No dia 26 e 27 de janeiro, os principais jornais em toda a Europa davam a notícia do cerco ao I Congresso do CDS e os representantes regressados aos seus países relatavam os momentos de pânico vividos no Porto. O Times dizia que o incidente era “um mau presságio para Portugal” enquanto o Daily Telegraph sugeria que o cerco “refletia uma técnica comunista clássica”. Em Bruxelas, Von Hassel condenou “abertamente o atentado à liberdade de expressão por parte dos extremistas de esquerda quanto ao congresso do CDS”, segundo reproduz o Comércio do Porto. Em Portugal, o PCP criticou a atuação da polícia contra os manifestantes, mas Álvaro Cunhal defendeu que o seu partido “não organizou, não participou e não apoiou as manifestações”. Já o MDP-CDE disse que o CDS não merecia “solidariedade democrática”.

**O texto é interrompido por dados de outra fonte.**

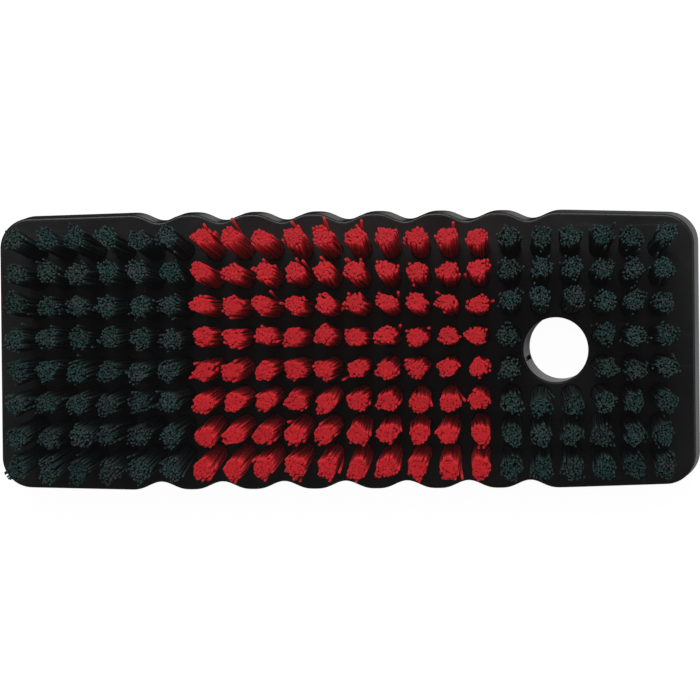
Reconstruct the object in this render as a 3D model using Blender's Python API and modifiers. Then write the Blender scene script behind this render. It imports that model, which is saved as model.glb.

Durante o cerco ficaram também retidos os jornalistas que se encontravam dentro do Palácio de Cristal e alguns foram perseguidos quando tentaram sair do pavilhão e encontrar telefones desocupados – para transmitir informações às suas redações – por estarem a cobrir um evento “burguês”, segundo relata o jornalista do Comércio do Porto. No Jornal de Notícias, numa caixa de texto tem o título “missão difícil”, conta-se que os jornalistas foram alvo de “lamentáveis discriminações” e que foram “impedidos de sair” dos jardins do Palácio pelos manifestantes – sendo-lhes exigida a garantia de que o noticiário relativo aos acontecimentos “não sairia nos jornais, assim como nos órgãos de informação estrangeiros”.
Ainda é proposto a Freitas do Amaral que os trabalhos continuem no dia seguinte, mas o fundador do CDS declina. Passadas três semanas, o partido reúne-se em segredo e aprova sem pompa os estatutos e a organização inicial do partido, apesar de Freitas do Amaral ter dito a quente que o partido ia equacionar manter-se ou não como partido. Domingos Doutel, que fazia parte da Juventude Centrista de Bragança, considera hoje que o partido cresceu a partir do cerco e que este serviu de “alavanca” para a implantação do CDS e dos seus valores.
O COPCON, liderado por Otelo Saraiva de Carvalho, disse após este cerco que “nunca esteve em risco a integridade física dos indivíduos presentes nos Congresso”.